* START Recorded information *
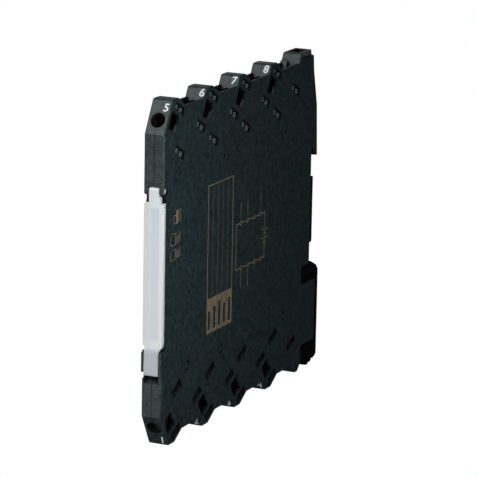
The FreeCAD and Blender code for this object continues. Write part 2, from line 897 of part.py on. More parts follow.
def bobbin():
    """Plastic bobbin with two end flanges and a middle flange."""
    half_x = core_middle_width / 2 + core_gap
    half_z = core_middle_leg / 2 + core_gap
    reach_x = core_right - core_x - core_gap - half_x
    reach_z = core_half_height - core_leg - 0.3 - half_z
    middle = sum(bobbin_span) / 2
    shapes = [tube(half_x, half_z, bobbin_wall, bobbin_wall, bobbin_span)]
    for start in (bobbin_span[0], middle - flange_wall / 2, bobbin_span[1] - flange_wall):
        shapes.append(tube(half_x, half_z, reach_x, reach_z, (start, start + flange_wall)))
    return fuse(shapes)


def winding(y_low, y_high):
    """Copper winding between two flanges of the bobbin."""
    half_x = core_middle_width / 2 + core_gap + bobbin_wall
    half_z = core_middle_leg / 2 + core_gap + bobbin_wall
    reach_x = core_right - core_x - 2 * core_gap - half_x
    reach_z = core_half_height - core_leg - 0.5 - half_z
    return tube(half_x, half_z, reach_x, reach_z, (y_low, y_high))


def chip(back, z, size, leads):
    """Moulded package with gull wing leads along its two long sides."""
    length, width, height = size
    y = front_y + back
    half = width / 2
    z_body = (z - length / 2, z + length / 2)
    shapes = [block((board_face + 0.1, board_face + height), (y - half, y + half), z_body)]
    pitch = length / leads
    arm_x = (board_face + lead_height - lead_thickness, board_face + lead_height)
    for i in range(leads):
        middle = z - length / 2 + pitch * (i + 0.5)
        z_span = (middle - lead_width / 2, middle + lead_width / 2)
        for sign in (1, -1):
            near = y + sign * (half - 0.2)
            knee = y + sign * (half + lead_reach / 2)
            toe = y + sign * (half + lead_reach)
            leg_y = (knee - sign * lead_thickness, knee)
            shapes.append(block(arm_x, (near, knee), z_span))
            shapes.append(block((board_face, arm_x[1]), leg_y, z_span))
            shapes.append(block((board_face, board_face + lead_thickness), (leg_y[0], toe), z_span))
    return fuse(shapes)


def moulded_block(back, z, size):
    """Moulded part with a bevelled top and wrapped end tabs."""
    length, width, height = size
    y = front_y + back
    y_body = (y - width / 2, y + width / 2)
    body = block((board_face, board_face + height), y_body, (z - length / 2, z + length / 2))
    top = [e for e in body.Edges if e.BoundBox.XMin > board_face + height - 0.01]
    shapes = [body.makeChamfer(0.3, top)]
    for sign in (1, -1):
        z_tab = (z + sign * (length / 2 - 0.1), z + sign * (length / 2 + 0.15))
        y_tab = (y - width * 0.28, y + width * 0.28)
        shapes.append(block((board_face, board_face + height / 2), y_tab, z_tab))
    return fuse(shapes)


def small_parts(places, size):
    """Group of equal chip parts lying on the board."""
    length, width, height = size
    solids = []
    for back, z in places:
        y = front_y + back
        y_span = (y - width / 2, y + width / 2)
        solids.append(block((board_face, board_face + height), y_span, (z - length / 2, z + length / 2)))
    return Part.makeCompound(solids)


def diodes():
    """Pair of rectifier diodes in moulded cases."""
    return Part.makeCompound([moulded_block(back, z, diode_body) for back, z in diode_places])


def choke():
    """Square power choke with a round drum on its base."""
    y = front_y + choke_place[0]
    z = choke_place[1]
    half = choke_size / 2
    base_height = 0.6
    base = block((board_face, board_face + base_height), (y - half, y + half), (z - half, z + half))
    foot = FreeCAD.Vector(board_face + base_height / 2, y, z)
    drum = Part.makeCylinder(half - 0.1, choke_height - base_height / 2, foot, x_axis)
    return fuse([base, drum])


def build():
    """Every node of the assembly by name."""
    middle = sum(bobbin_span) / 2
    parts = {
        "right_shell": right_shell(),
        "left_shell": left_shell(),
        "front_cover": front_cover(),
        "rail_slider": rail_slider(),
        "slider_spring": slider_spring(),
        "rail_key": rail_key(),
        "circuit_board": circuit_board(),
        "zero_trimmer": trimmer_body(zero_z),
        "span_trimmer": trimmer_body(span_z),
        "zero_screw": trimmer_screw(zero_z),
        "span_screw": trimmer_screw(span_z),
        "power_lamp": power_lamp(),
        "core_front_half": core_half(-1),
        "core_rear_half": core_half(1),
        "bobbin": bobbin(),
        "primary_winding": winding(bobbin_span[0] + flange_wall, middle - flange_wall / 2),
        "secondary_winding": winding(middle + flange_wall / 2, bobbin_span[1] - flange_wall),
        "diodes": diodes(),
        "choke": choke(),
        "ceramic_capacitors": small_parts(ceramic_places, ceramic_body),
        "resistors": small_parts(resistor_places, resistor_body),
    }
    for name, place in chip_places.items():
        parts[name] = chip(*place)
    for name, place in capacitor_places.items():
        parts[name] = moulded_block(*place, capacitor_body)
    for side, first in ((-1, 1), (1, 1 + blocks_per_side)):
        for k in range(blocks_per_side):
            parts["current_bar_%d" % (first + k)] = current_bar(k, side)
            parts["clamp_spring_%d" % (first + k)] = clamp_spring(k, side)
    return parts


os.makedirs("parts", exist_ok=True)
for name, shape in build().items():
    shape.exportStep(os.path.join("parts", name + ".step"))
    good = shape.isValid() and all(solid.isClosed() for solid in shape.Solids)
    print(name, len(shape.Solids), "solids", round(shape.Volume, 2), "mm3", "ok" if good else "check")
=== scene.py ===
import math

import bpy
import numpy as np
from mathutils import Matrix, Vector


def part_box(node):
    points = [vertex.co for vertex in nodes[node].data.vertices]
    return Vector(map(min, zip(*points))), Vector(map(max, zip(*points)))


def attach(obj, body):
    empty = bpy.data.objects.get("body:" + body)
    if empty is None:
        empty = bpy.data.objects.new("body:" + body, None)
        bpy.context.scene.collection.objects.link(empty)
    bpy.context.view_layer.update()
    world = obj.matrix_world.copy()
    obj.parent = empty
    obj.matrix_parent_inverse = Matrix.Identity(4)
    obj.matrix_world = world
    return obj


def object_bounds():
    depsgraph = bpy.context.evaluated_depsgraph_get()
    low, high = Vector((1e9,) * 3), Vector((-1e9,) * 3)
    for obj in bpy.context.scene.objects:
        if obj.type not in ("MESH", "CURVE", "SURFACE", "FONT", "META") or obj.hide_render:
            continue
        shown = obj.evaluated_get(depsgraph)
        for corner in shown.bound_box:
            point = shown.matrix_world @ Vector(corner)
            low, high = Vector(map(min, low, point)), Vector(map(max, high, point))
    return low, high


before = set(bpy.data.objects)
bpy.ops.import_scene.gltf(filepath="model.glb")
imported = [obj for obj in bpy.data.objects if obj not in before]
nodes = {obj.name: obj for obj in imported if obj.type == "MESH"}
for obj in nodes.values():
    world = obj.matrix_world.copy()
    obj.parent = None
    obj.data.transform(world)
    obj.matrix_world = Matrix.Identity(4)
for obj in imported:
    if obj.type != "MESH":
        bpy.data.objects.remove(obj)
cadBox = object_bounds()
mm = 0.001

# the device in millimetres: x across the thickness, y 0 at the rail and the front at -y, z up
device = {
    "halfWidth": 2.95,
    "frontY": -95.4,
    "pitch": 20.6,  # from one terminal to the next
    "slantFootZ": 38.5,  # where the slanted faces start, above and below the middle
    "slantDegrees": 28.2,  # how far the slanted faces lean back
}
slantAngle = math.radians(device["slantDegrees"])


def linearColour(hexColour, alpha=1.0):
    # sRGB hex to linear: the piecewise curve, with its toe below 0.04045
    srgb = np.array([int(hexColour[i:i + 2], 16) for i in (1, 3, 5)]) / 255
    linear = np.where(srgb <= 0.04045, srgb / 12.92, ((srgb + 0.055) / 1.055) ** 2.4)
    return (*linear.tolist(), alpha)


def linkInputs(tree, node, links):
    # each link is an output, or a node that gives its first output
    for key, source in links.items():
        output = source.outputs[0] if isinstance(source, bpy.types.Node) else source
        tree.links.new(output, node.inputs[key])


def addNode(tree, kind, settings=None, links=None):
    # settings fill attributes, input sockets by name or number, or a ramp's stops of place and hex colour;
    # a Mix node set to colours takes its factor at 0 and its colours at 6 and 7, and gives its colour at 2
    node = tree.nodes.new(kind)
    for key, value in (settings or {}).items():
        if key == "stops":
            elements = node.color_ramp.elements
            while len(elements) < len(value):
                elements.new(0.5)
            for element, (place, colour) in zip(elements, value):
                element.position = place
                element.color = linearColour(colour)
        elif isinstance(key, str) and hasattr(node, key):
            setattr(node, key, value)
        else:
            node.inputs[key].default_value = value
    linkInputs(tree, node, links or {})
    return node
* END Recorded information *
* START Recorded information *
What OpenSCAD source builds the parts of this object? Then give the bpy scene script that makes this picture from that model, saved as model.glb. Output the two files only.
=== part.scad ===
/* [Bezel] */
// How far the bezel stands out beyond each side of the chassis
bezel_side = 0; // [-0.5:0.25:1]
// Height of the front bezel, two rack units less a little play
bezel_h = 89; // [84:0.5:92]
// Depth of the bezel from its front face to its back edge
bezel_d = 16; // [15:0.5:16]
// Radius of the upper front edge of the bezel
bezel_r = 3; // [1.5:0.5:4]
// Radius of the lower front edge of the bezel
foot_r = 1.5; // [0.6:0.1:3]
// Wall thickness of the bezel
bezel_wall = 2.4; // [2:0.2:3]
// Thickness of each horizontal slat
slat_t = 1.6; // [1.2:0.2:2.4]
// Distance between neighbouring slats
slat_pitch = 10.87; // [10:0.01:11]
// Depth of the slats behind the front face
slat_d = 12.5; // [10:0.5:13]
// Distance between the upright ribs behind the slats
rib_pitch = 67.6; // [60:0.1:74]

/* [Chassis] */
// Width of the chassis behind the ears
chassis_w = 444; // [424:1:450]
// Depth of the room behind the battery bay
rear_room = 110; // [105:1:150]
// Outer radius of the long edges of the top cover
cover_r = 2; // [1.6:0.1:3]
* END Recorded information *
*To do*
Output exactly one stretch of the listing: from the line containing "The FreeCAD and" through the line containing "return tube(half_x, half_z, reach_x, reach_z, (y_low, y_high))", both end lines included.

*Exercise response*
The FreeCAD and Blender code for this object continues. Write part 2, from line 897 of part.py on. More parts follow.
def bobbin():
    """Plastic bobbin with two end flanges and a middle flange."""
    half_x = core_middle_width / 2 + core_gap
    half_z = core_middle_leg / 2 + core_gap
    reach_x = core_right - core_x - core_gap - half_x
    reach_z = core_half_height - core_leg - 0.3 - half_z
    middle = sum(bobbin_span) / 2
    shapes = [tube(half_x, half_z, bobbin_wall, bobbin_wall, bobbin_span)]
    for start in (bobbin_span[0], middle - flange_wall / 2, bobbin_span[1] - flange_wall):
        shapes.append(tube(half_x, half_z, reach_x, reach_z, (start, start + flange_wall)))
    return fuse(shapes)


def winding(y_low, y_high):
    """Copper winding between two flanges of the bobbin."""
    half_x = core_middle_width / 2 + core_gap + bobbin_wall
    half_z = core_middle_leg / 2 + core_gap + bobbin_wall
    reach_x = core_right - core_x - 2 * core_gap - half_x
    reach_z = core_half_height - core_leg - 0.5 - half_z
    return tube(half_x, half_z, reach_x, reach_z, (y_low, y_high))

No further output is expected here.